Glaubenssätze sind Annahmen, die nicht hinterfragt werden, sie stabilisieren unser Modell von der Welt und sagen uns, was Sinn macht und was nicht. Sie sind weder gut noch schlecht und wir verfügen über Tausende davon. Glaubenssätze sind entweder hilfreich („Das schaffe ich schon“) oder hinderlich („Das kann ich nicht“). Sie bilden sich in dem Maße, wie ein Kind seine Umwelt durch seine Sinne erfährt. Jeder Mensch entwickelt so sein ganz eigenes Bild von der Welt. Um sich in ihr orientieren zu können, braucht er Glaubenssätze, die ihm helfen, sich mithilfe seiner eigenen subjektiven Erfahrungen zurechtzufinden. Das was wir glauben, beeinflusst unsere Verhaltensweisen, und wir tendieren dazu, uns unseren Glauben durch sich selbst erfüllende Prophezeiungen immer wieder zu bestätigen.

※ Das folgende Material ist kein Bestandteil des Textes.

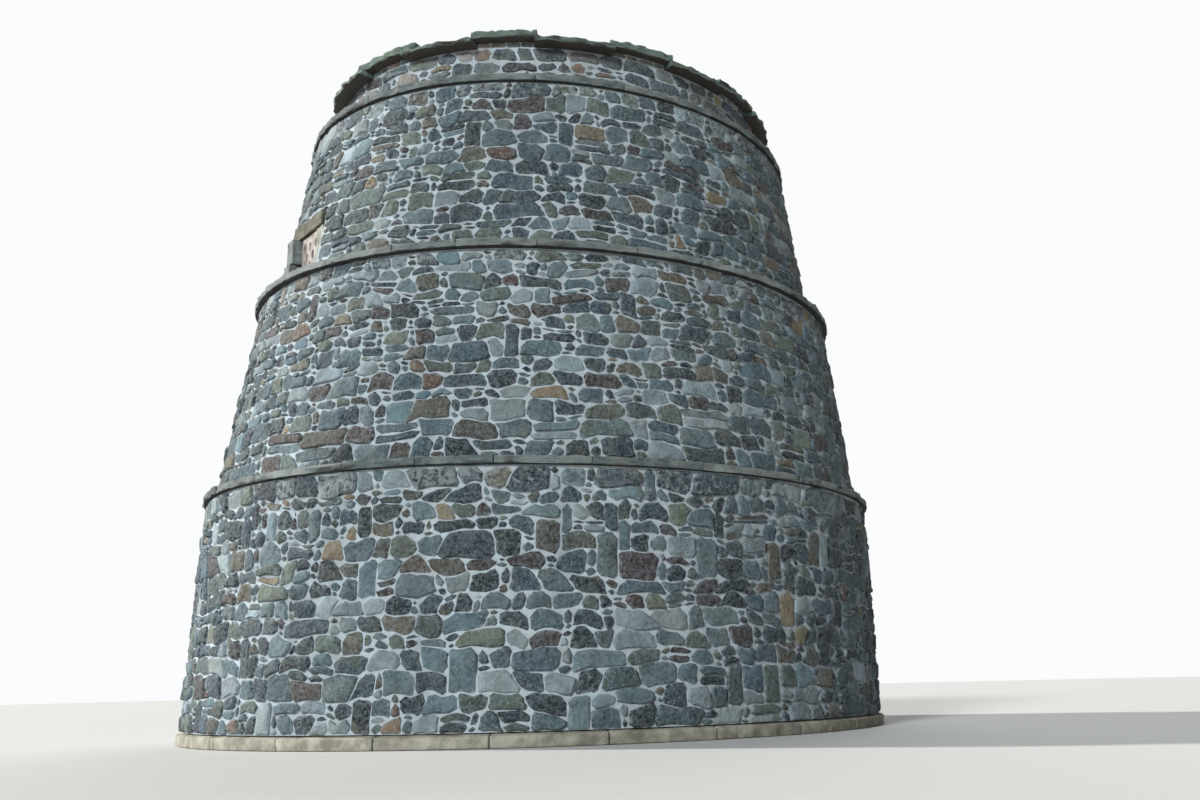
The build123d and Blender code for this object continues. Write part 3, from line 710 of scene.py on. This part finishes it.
def layStones(values, stage, openings, draw):
    levels = courseLevels(values, stage, draw)
    girth, last = stage["girth"], len(levels) - 2
    cells, taken = [], []
    for k in range(last + 1):
        low, high = levels[k], levels[k + 1]
        blocked, fillers = list(taken), []
        for left, right, foot, head in clearOf(openings, low, high):
            blocked.append((left, right))
            if high - head > leastGap:
                fillers.append((left, right, head, high))
            if foot - low > leastGap:
                fillers.append((left, right, low, foot))
        start = draw.uniform(0, girth)
        for left, right in blocked:
            if (start - left) % girth < right - left:
                start = right
        above = [(a, b) for a, b, foot, head in openings
                 if k < last and foot < levels[k + 2] and head > high] + blocked[len(taken):]
        talls = []
        for begin, end in freeStretches(girth, start, blocked):
            joints, kinds = fillStretch(
                values, begin, end, high - low,
                lambda a, b: k < last and not any(meets(girth, (a, b), stretch) for stretch in above), draw)
            for left, right, kind in zip(joints, joints[1:], kinds):
                top = k + 2 if kind == "tall" else k + 1
                if kind == "tall":
                    talls.append((left[0], right[0]))
                cell = {"k": k, "top": top, "left": left, "right": right, "low": 0.0, "high": 1.0,
                        "from": 0.0, "to": 1.0}
                cells.extend(cutCell(cell, kind, right[0] - left[0], draw))
        for left, right, foot, head in fillers:
            count = max(1, round((right - left) / fillerLength))
            for index in range(count):
                begin, end = (left + (right - left) * step / count for step in (index, index + 1))
                cells.append({"flat": (begin, end, foot, head)})
        taken = talls
    return levels, cells


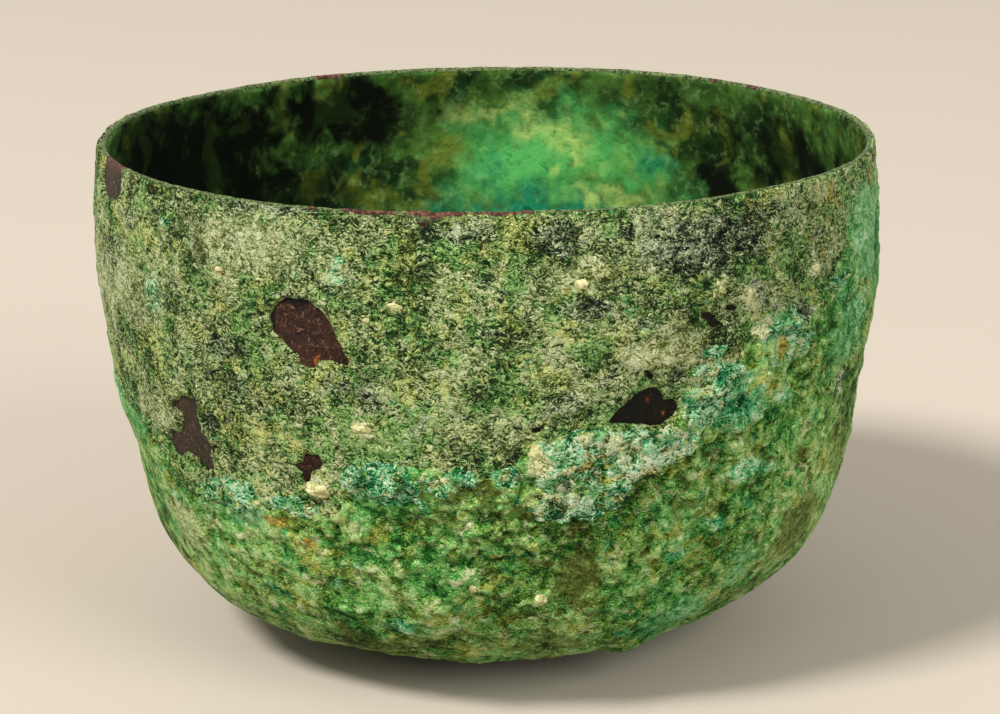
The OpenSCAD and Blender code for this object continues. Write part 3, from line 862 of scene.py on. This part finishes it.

Ein Beispiel. Der kleine Junge, der trotz all seiner Bemühungen die Liebe seiner Mutter zu erringen, von ihr verlassen wurde, lernt auf der Ebene des Modells der Frau: „Frauen verlassen“. Auf der Ebene des eigenen Verhaltens lernt er: „Wenn ich liebe, mich öffne und mich einlasse, werde ich zurückgewiesen und das tut weh“. Seine darauf abgestimmte Verhaltensweise als erwachsener Partner ist, sich nie tiefgehend auf eine Frau einzulassen, auf Distanz zu bleiben und verbindliche Nähe als Bedrohung zu empfinden, denn sie macht ihm Angst. Angst wieder verlassen zu werden, Angst zurückgewiesen zu werden und noch einmal diesen Schmerz erfahren zu müssen. Aus diesem Verhalten heraus, wird jede spätere Partnerschaft, die ja Intimität, Hingabe, Vertrauen und Nähe braucht, zerbrechen. Womit sich der Glaubenssatz des verlassenen Kindes immer wieder erfüllt: „Frauen verlassen, und wenn ich liebe, mich öffne und mich einlasse, werde ich zurückgewiesen und verletzt.“

Die Dramatik dabei ist die Steigerung, die sich durch jede sich selbst erfüllende Prophezeiung ergibt. Denn mit jeder Bestätigung des Glaubens festigt sich das Modell der Frau als „Verlassende“. Der als Schutzmechanismus gelebte, distanzgeprägte Bindungsstil, der ja eigentlich das Verlassenwerden forciert hat, findet dabei immer wieder seinen zerstörerischen Einsatz.